I think I speak chipmunk. Odd.
Are you high?
No. That's why it's odd
Just realized our kids will one day call us old because we were around when texting came about. I'm sad.
nobody understood you. You kept speaking french and hiding shit in your boobs
he's a nude model. what could you have done to make him feel awkward??
How the fuck did I get small bruises all over my body?
Well you were laying on the couch naked after the girls left, staring into space, and I went over to the pool table and threw every ball as hard as I could at you from point blank range . You didn't flinch, blink, or scream for any of them. next time maybe you won't fuck my girl while I'm taking a shit
Just found a keg and a mini-bike in our garage, this couldn't possibly go wrong
My grandpa just complimented my boobs.
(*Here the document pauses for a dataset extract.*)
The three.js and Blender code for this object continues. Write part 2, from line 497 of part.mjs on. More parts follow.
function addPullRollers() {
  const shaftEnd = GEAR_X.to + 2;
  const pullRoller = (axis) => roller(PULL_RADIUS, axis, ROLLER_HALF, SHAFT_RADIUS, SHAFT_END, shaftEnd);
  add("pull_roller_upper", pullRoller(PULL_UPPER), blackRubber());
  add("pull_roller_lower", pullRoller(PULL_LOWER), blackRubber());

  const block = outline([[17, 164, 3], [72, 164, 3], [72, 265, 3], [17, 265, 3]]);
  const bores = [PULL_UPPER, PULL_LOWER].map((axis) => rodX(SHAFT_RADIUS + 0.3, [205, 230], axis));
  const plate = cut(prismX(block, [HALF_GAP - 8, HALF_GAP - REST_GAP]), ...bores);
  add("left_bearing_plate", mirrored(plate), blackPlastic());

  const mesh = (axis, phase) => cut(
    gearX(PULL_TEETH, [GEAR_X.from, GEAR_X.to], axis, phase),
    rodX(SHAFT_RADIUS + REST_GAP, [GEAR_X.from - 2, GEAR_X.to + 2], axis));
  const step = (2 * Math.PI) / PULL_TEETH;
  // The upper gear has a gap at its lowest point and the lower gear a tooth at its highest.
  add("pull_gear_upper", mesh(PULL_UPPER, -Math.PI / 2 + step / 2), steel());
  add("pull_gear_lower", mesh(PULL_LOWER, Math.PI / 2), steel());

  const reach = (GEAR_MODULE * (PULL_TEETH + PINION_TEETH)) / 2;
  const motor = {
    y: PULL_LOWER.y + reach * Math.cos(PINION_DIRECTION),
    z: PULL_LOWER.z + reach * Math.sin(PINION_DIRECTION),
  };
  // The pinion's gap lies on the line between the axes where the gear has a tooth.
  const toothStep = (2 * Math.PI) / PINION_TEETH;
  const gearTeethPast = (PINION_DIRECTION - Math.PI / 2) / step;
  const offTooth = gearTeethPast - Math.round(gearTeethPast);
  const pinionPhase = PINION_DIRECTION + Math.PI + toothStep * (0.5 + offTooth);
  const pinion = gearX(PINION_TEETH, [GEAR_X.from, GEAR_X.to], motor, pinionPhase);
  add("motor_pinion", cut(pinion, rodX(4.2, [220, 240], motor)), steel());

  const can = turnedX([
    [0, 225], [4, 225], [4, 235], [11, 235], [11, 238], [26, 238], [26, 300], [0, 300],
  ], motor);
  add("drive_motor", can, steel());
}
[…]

Im taking this as a compliment but also brushing it off as alcoholism on his part.
its not college until your roomate walks in on you having sex in his bed. twice
I think the multiple Sunday morning sirens outside my window are a plot by the cops to get back at me for the shit we pulled last night. Or I should move to a better area.
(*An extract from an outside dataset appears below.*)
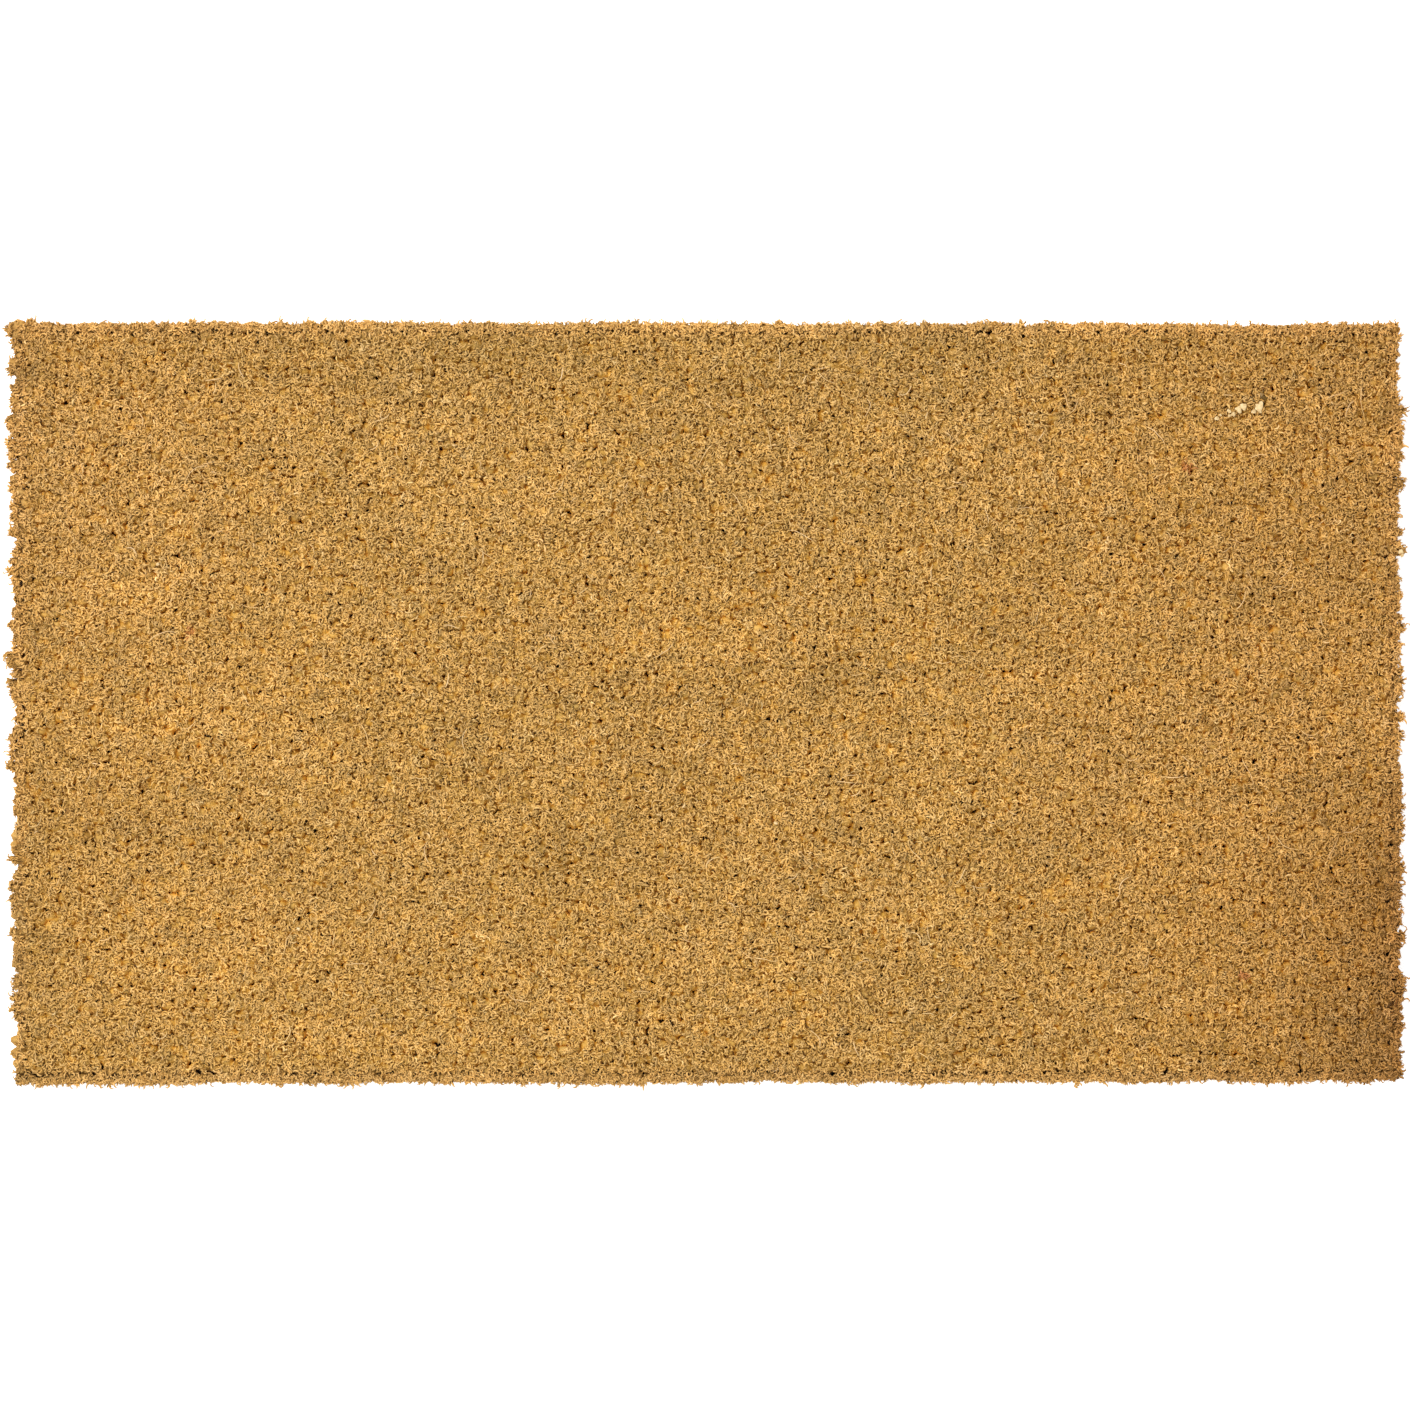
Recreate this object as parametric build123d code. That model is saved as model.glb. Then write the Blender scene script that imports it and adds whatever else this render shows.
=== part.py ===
from build123d import *
import math
import os

# Vinyl-backed coir door mat.
#
# A cast PVC sheet holds the feet of thousands of short cut lengths of coir yarn.
# They stand in straight rows, touch each other at the top and are sheared level, so the top reads as one pile.
# The mat is cut from a wide roll, so it has no binding or border: rows and backing end at the same cut edge.
# The roll was laid a few degrees off square when it was cut, so the rows run slightly askew to the short side
# and the rows beside the two short edges are cut off before they reach the other end.
#
# Frame: millimetres, +X along the long side, +Y along the short side, +Z up out of the pile.
# The origin is the centre of the underside, where the mat rests on the floor.

# ---- driving dimensions -------------------------------------------------
LENGTH = 600.0          # long side of the cut mat, along X
WIDTH = 328.0           # short side of the cut mat, along Y
THICKNESS = 15.0        # underside of the backing to the sheared top of the pile

BACKING = 2.0           # thickness of the PVC sheet
FOOT_DEPTH = 0.8        # how deep the feet of the yarn are set in the PVC

ROW_PITCH = 4.8         # from one row of yarn to the next
ROW_SKEW = 3.7          # degrees between the rows and the short side
ROW_GAP = 0.2           # clear space between two rows where the pile is widest
FOOT_WIDTH = 1.2        # width of a row at the bottom of its foot
SPREAD_Z = 7.0          # height at which the yarn has opened to its full width
SHOULDER = 0.7          # rounding of a row's top edges, as a chamfer: height and half of its width

ROWS_PER_NODE = 5       # rows grouped in one node
SMALLEST = 150.0        # mm3: a corner scrap smaller than this falls off when the mat is cut

# ---- derived dimensions -------------------------------------------------
skew = math.radians(ROW_SKEW)
along = Vector(math.sin(skew), math.cos(skew), 0)       # direction of a row
across = Vector(math.cos(skew), -math.sin(skew), 0)     # from one row to the next
half_top = (ROW_PITCH - ROW_GAP) / 2
half_foot = FOOT_WIDTH / 2
foot_z = BACKING - FOOT_DEPTH
reach = LENGTH / 2 * math.cos(skew) + WIDTH / 2 * math.sin(skew)   # furthest corner, measured across the rows
last = int(reach // ROW_PITCH)                                     # rows are numbered from -last to +last
row_length = WIDTH / math.cos(skew) + LENGTH * math.tan(skew) + 40

# ---- one row of yarn ----------------------------------------------------
# The cross-section is a fan: a narrow foot in the PVC, full width in the pile, and eased top edges.
section = [
    (-half_foot, foot_z),
    (half_foot, foot_z),
    (half_top, SPREAD_Z),
    (half_top, THICKNESS - SHOULDER),
    (half_top - SHOULDER, THICKNESS),
    (-half_top + SHOULDER, THICKNESS),
    (-half_top, THICKNESS - SHOULDER),
    (-half_top, SPREAD_Z),
]

cut_block = Pos(0, 0, THICKNESS / 2) * Box(LENGTH, WIDTH, THICKNESS)


def tuft_row(number):
    """Row `number`, counted from the middle of the mat, cut off at the mat's four edges."""
    start = across * (number * ROW_PITCH) - along * (row_length / 2)
    plane = Plane(origin=start, x_dir=across, z_dir=along)
    up = 1 if plane.y_dir.Z > 0 else -1     # the section's second coordinate is height
    face = plane * make_face(Polyline([(x, up * z) for x, z in section], close=True))
    row = extrude(face, amount=row_length, dir=along)
    piece = row & cut_block
    return [s for s in piece.solids() if s.volume > SMALLEST]


rows = []
for n in range(-last, last + 1):
    rows += tuft_row(n)

# ---- backing ------------------------------------------------------------
# A flat sheet, cast round the feet, so every row sits in a shallow channel of its own shape.
sheet = Pos(0, 0, BACKING / 2) * Box(LENGTH, WIDTH, BACKING)
backing = sheet - rows

# ---- write one file for each node ---------------------------------------
os.makedirs("parts", exist_ok=True)
for old in os.listdir("parts"):
    if old.endswith(".step"):
        os.remove(os.path.join("parts", old))

backing_solids = backing.solids()
assert len(backing_solids) == 1, "the backing is one sheet"
export_step(backing_solids[0], "parts/pvc_backing.step")

groups = [rows[i:i + ROWS_PER_NODE] for i in range(0, len(rows), ROWS_PER_NODE)]
for i, group in enumerate(groups):
    export_step(Compound(group), "parts/tuft_rows_%02d.step" % (i + 1))

slots = sheet.volume - backing.volume
print("rows", len(rows), "nodes", 1 + len(groups))
print("row pitch", ROW_PITCH, "skew", ROW_SKEW, "channels take %.1f cm3" % (slots / 1000))
print("backing", backing_solids[0].bounding_box())
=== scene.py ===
import math

import bpy
import numpy as np
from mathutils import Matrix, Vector, kdtree


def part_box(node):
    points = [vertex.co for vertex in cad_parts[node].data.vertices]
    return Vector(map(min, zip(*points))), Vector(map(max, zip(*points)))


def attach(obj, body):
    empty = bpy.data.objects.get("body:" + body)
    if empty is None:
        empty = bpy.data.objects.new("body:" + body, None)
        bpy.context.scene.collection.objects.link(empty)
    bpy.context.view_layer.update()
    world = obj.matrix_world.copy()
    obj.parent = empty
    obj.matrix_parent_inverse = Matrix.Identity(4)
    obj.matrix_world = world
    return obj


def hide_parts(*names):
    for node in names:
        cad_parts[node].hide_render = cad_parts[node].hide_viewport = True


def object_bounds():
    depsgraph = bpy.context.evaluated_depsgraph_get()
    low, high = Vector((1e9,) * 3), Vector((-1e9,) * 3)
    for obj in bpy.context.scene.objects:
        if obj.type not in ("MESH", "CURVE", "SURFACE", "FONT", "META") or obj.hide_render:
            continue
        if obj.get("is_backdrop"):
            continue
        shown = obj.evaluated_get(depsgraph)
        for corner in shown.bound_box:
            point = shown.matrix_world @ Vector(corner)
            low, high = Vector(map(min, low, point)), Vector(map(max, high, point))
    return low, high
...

I'm posted up in the bathroom at au bon pain, high as balls, experimenting with eyeshadow combinations and listening to 90s jlo. The girl in the stall next to me just plopped a big one and I laughed, hope I ruined her day
Dude I walked in to my house just to be handed a bottle of vodka by my sister. She then said i had 15 minutes to finish it. Moving into my parents place is the best choice I have made this year.
I'm surprised they let us keep partying at that hotel bar, that's like the 3rd time I've had to try blocking the view of him peeing off the balcony. I earn my free drinks.
falling asleep on a hardwood floor changes a person
Why am I a human magnet for the worst dicks of the world?
I just got a hug from a random kid in my class. he said I was a champ at the bar last night..someone help me.